Annual Meeting Reports

The Next Generation of Researchers

Collectively, the panelists recounted their science publishing work with children from eight years old to the high teens. They told of impressive youngsters with characteristics distinct to their age group, and session participants left with high hopes for the next generation of researchers.

In 2014, Sigma Xi, The Scientific Research Society, launched Chronicle of the New Researcher (www.chronicleofthenewresearcher.org), a refereed journal of research papers written by students. Editor-in-Chief Jamie L Vernon wants the young authors to be taken seriously by the research community, and for students to view the journal as a go-to publication to showcase their work.

Sigma Xi recruits its members to engage with high school students and precollege researchers about science for an educational experience beyond traditional peer review.

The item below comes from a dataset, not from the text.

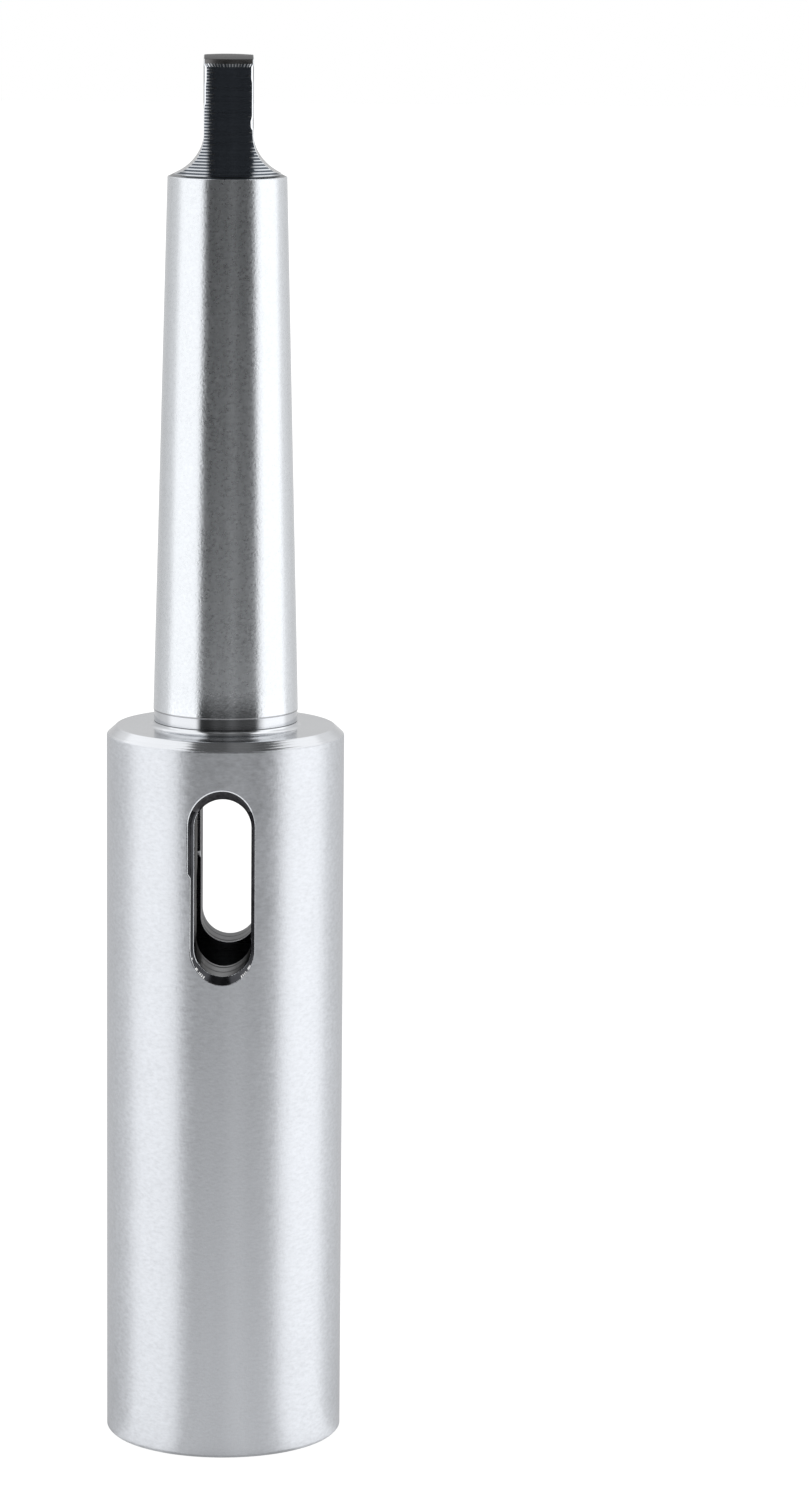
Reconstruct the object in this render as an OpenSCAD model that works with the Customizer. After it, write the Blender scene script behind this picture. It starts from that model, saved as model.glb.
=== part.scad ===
// Extension socket for taper shank tools, turned from one bar of steel.
// It stands on its mouth: +Z runs up the axis to the tang, and the origin is the centre of the mouth face.

/* [Body] */
// Diameter of the body
body_d = 29.8; // [28:0.1:40]
// Length of the body, from the mouth to the shoulder
body_len = 91; // [90:0.5:140]
// Width of the bevel round the shoulder
shoulder_bevel = 1.2; // [0.2:0.1:2.4]
// Height of the bevel round the shoulder
shoulder_drop = 1.1; // [0.2:0.1:2.4]
// Bevel round the foot
foot_bevel = 0.4; // [0.1:0.1:1.2]

/* [Neck] */
// Length of the neck between the shoulder and the ground taper
neck_len = 2.2; // [1.2:0.1:8]
// How far the neck lies below the taper's large end
neck_relief = 0.06; // [0.02:0.01:0.5]
// Radius of the fillet between the neck and the shoulder
neck_fillet = 0.9; // [0.2:0.1:1.1]

/* [Taper shank] */
// Diameter of the taper at its gauge line
gauge_d = 17.78; // [17.5:0.01:18.2]
// What a taper loses on its diameter over one millimetre of length
taper_rate = 0.04995; // [0.0485:0.00005:0.0525]
// Length from the gauge line to the end of the tang
gauge_to_tip = 74.8; // [70:0.1:80]
// Ground length between the neck and the gauge line
overrun = 6.55; // [1:0.05:12]

/* [Tang] */
// Diameter of the turned end that carries the tang
tang_d = 13.5; // [12:0.1:14.2]
// Length of the turned end
tang_len = 15; // [13:0.1:18]
// Thickness of the tang across its flats
tang_t = 6.1; // [4.8:0.1:6.4]
// Radius of the cutter that leaves the flare at the tang's root
flare_r = 5.6; // [4:0.1:6]
// Height of the flare's foot above the small end of the taper
flare_foot = 0.45; // [0.4:0.05:1.5]
// Bevel round the end of the tang
tip_bevel = 0.55; // [0.2:0.05:1.5]
// Height of the crown on the end of the tang
tip_crown = 0.45; // [0.1:0.05:0.9]
// Height of the bevel at the small end of the taper
end_bevel = 0.5; // [0.2:0.05:0.5]

/* [Socket] */
// Diameter of the socket at its mouth
mouth_d = 17.78; // [17.5:0.01:18.2]
// Lead-in bevel at the mouth
mouth_bevel = 0.5; // [0.1:0.1:1.2]
// Diameter of the clearance bore beyond the socket's taper
bore_d = 14.9; // [14.7:0.05:15.4]
// Depth of the clearance bore, from the mouth
bore_depth = 72.8; // [66:0.1:78]
// Diameter of the pilot hole that runs on behind the slot
pilot_d = 10.6; // [8:0.1:12]
// Depth of the pilot hole, from the mouth
pilot_depth = 85; // [80:0.5:88]
// Point angle of the drills
drill_point = 118; // [100:1:140]

/* [Drift slot] */
// Width of the slot
slot_w = 7; // [6:0.1:8.4]
// Length of the slot between its round ends
slot_len = 22.2; // [16:0.1:24]
// Height of the slot's lower end above the mouth
slot_floor = 61.7; // [56:0.1:64]
// Bevel round the slot, measured at the crown of the body
slot_bevel = 1.05; // [0.2:0.05:1.6]

/* [Hidden] */
$fn = 96;
over = 1;                                     // how far a cut runs past the face it opens
body_r = body_d / 2;
ground_foot = body_len + neck_len;            // where the ground taper starts
gauge_z = ground_foot + overrun;
tip_z = gauge_z + gauge_to_tip;
small_end_z = tip_z - tang_len;
large_r = (gauge_d + overrun * taper_rate) / 2;
small_r = (gauge_d - (small_end_z - gauge_z) * taper_rate) / 2;
neck_r = large_r - neck_relief;
tang_r = tang_d / 2;
crown_w = tang_r - tip_bevel;                 // half the width of the crown
crown_r = (crown_w * crown_w + tip_crown * tip_crown) / 2 / tip_crown;
crown_z = tip_z - tip_crown;                  // foot of the crown
socket_len = (mouth_d - bore_d) / taper_rate;
lead_d = mouth_d - mouth_bevel * taper_rate;  // where the lead-in bevel meets the taper
slot_r = slot_w / 2;
slot_low = slot_floor + slot_r;               // centres of the slot's round ends
slot_high = slot_floor + slot_len - slot_r;

// Outline of the turned blank from the foot to the small end of the taper, on one side of the axis.
module blank_outline() {
    polygon([
        [0, 0],
        [body_r - foot_bevel, 0],
        [body_r, foot_bevel],
        [body_r, body_len - shoulder_drop],
        [body_r - shoulder_bevel, body_len],
        [neck_r, body_len],
        [neck_r, ground_foot],
        [large_r, ground_foot],
        [small_r, small_end_z],
        [tang_r, small_end_z + end_bevel],
        [tang_r, crown_z - tip_bevel],
        [crown_w, crown_z],
        [0, crown_z]
    ]);
    // low crown on the end of the tang
    intersection() {
        translate([0, tip_z - crown_r]) circle(r = crown_r);
        translate([0, crown_z - tip_bevel]) square([crown_w, tip_bevel + tip_crown]);
    }
    // concave fillet at the foot of the neck
    translate([neck_r, body_len]) difference() {
        square(neck_fillet);
        translate([neck_fillet, neck_fillet]) circle(r = neck_fillet);
    }
}

// A drilled hole from the mouth: straight to its depth, then the drill's point.
module drilled(d, depth) {
    point_h = d / 2 / tan(drill_point / 2);
    translate([0, 0, -over]) cylinder(h = depth + over, d = d);
    translate([0, 0, depth]) cylinder(h = point_h, d1 = d, d2 = 0);
}

// The socket: lead-in bevel, ground taper, clearance bore and pilot hole.
module socket() {
    translate([0, 0, -over])
        cylinder(h = mouth_bevel + over, d1 = lead_d + 2 * (mouth_bevel + over), d2 = lead_d);
    cylinder(h = socket_len, d1 = mouth_d, d2 = bore_d);
    drilled(bore_d, bore_depth);
    drilled(pilot_d, pilot_depth);
}

// One side of the tang: a round cutter's sweep, which leaves a flat that flares into the taper.
module flank_cut() {
    centre_x = tang_t / 2 + flare_r;
    centre_z = small_end_z + flare_foot + flare_r;
    rotate([90, 0, 0]) linear_extrude(height = body_d, center = true) {
        translate([centre_x, centre_z]) circle(r = flare_r);
        translate([tang_t / 2, centre_z]) square([body_r, tip_z - centre_z + over]);
        translate([centre_x, centre_z - flare_r]) square([body_r, tip_z - centre_z + flare_r + over]);
    }
}

// Half of the bevel round one mouth of the slot: cones at its round ends and a wedge between them.
module slot_bevel_cut() {
    reach = slot_bevel + over;                // the cut starts outside the body, at 45 degrees
    translate([0, -body_r - over, 0]) {
        for (z = [slot_low, slot_high])
            translate([0, 0, z]) rotate([-90, 0, 0]) cylinder(h = reach, r1 = slot_r + reach, r2 = slot_r);
        translate([0, 0, slot_low]) linear_extrude(height = slot_high - slot_low)
            polygon([[-slot_r - reach, 0], [slot_r + reach, 0], [slot_r, reach], [-slot_r, reach]]);
    }
}

// The drift slot, milled right through the body along Y, with both of its mouths bevelled.
module drift_slot() {
    rotate([90, 0, 0]) linear_extrude(height = body_d + 2 * over, center = true) {
        translate([0, slot_low]) circle(r = slot_r);
        translate([0, slot_high]) circle(r = slot_r);
        translate([-slot_r, slot_low]) square([slot_w, slot_high - slot_low]);
    }
    slot_bevel_cut();
    mirror([0, 1, 0]) slot_bevel_cut();
}

module extension_socket() {
    color([0.74, 0.75, 0.77])
        difference() {
            rotate_extrude() blank_outline();
            socket();
            drift_slot();
            flank_cut();
            mirror([1, 0, 0]) flank_cut();
        }
}

extension_socket();
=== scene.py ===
import math

import bpy
from mathutils import Matrix, Vector


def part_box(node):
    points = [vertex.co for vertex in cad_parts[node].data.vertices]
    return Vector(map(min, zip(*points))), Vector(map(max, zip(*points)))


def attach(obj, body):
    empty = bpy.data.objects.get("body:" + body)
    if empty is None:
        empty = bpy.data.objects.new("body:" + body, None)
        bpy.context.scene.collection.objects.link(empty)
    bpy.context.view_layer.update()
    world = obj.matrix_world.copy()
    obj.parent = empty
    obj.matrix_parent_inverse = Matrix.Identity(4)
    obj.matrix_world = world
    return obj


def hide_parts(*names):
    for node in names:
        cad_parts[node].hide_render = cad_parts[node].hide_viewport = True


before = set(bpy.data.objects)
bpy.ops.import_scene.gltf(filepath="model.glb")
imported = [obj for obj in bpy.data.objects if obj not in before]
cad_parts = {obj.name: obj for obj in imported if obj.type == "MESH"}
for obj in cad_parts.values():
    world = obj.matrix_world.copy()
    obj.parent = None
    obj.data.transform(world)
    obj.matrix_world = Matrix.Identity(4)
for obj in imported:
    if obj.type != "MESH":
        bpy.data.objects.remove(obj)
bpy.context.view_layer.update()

# Extension socket for taper shank tools: one turned piece of steel, standing on its mouth.
# The sizes of the steel are in millimetres; +Z runs up the axis and the drift slot runs along Y.
mm = 0.001
nodeName = "extension_socket"
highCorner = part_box(nodeName)[1]
tipHeight = round(highCorner.z / mm, 3)
bodyRadius = round(highCorner.x / mm, 3)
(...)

Vernon said he recently scouted for authors at the Intel International Science and Engineering Fair. “We work with a consortium of specialized STEM [science, technology, engineering, and math] schools,” he explained. “Really, every time someone hears about it, they know about a kid they want to recommend, so it becomes word of mouth.”

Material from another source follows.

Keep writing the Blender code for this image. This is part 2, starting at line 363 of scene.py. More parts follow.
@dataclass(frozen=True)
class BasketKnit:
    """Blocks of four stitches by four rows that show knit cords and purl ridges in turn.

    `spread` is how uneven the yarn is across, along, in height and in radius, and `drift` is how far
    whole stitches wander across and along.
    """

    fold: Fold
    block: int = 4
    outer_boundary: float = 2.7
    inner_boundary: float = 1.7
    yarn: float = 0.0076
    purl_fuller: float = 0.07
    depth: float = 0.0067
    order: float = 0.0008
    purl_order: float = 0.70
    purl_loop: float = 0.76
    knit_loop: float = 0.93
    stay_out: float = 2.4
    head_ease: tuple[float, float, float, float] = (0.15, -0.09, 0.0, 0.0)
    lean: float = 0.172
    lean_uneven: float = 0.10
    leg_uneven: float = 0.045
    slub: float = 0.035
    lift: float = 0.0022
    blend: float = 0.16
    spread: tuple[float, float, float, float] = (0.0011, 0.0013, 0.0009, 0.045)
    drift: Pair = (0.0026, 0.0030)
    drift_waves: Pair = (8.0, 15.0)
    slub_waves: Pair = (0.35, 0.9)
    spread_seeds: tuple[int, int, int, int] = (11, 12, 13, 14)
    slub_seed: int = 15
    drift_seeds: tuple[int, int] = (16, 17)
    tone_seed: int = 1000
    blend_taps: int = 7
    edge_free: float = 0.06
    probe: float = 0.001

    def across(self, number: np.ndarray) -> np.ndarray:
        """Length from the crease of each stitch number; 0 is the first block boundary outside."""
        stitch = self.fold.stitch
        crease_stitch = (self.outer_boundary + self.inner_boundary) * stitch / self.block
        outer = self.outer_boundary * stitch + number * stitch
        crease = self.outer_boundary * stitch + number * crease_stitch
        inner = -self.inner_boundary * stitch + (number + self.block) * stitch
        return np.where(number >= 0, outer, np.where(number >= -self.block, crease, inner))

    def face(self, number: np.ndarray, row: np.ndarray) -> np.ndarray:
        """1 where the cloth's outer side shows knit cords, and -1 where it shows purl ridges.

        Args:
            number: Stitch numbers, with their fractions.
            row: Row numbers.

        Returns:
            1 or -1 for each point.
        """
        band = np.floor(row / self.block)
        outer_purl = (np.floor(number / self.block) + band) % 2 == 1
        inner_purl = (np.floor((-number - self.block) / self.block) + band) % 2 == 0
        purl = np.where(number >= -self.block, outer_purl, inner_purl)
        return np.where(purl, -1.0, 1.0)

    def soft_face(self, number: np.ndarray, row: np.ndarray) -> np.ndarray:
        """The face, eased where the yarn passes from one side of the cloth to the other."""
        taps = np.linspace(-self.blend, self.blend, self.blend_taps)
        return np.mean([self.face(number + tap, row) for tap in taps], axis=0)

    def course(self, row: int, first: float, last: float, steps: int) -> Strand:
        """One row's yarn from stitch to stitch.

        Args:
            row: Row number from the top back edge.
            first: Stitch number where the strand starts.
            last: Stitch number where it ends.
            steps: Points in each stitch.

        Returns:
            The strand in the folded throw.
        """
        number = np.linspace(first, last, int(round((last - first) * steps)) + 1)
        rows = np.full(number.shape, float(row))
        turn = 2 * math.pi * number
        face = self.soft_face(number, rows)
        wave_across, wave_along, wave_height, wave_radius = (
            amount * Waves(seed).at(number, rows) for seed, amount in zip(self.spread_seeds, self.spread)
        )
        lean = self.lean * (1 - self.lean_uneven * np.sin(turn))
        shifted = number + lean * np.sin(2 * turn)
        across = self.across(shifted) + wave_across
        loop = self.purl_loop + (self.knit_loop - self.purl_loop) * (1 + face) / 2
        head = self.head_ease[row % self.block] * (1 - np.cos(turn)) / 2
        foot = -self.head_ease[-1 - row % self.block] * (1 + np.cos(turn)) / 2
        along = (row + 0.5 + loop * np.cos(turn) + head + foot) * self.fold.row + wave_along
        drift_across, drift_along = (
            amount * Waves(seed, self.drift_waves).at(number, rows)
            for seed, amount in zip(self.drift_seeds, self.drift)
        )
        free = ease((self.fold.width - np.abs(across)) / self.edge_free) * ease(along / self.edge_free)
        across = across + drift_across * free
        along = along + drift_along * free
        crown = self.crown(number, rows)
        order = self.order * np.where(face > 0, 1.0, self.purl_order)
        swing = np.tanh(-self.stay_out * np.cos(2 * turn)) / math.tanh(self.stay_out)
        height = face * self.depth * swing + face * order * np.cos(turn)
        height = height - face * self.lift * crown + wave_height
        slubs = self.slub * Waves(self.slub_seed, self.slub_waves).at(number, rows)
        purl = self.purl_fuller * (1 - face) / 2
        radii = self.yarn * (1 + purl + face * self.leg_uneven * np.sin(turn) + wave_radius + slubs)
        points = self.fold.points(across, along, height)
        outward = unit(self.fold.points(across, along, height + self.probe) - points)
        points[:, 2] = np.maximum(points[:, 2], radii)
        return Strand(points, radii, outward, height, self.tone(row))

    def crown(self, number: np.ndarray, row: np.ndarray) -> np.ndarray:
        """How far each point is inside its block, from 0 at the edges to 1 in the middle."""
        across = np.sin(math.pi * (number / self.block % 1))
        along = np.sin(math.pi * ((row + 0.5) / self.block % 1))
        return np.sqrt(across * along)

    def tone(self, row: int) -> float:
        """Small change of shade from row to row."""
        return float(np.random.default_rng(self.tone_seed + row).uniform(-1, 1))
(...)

“For me, this project is about strengthening the science enterprise,” reported Vernon. Additional efforts help to teach young students how to formulate their science and gain understanding of the publication process.

Another youth-directed publication is STEM Fellowship Journal (journal.stemfellowship.org), which launched the week before CSE’s conference. It engages high school and undergraduate students, connecting them with and encouraging science learning, Sasha Noukhovitch explained. The journal accepts submissions from authors around the world, publishing both team-written and individually authored manuscripts.

“What defines high school is that [the student’s] life experience is equally based on reality and digital reality,” he said. “For them, it is simply reality, even though they are coming into the work with life experience equally based on two realities.” Noukhovitch addressed big data in his organization’s connection with students. Comparing adults generally with teenagers, he said, “we are strangers in the world of big data, but not high school students! They are naturals, and they have their own techniques to be big-data scientists.”

Vernon agreed, saying that his publication’s young researchers have two primary characteristics: fearlessness and social awareness. “You can challenge them as much as you want, and they will work hard and find an answer.” Their social awareness combines with the desire to have an “impact on society.” Climate change and its effects are an obvious example, he said. “They will connect their science to the impact.”

Frontiers for Young Minds (www.kids.frontiersin.org), an initiative of Frontiers, the open-access publisher based at the Swiss Federal Institute of Technology in Lausanne, launched in 2014, seven years after the first of the Frontiers journals. This effort essentially targets children around the age of 12 years. A nonprofit, peer-reviewed, online-only science publication, it is formatted as a scholarly journal of research papers reviewed by students. Its website describes its readership: “Young people serve not only as the target audience, but also as critical participants in the review of manuscripts written by expert researchers.” Executive Editor Frederick Fenter explained that when Frontiers publishes an article, “we invite the author to rewrite this article so a 12-year-old reader can understand it. The 12-year-olds of the world are the reviewers; they are asked to tell the scientists what they need to do to make their article understandable.” The first step toward this involvement is for the children or their class to contact the publication, which now has a waiting list.

“A lot of the kids who have done individual reviews have a parent or relative who are their mentor,” Fenter noted. The idea is to focus on “an age when notions of the scientific method become immediately available. It is a sensibility that becomes more developed around the age of 12 or so.” He added, “a lot of kids think of science as a pursuit far beyond their reach. They leave [this journal experience] with the impression that being a scientist is something they can do, too.”

After the session, Noukhovitch commented further on the reality of today’s children. “They can visualize magnetic fields like we can see day-to-day objects. They understand four and five dimensions like we do two- and three-dimensional objects. They will be normalized through education, but this ability will make itself evident at some point.”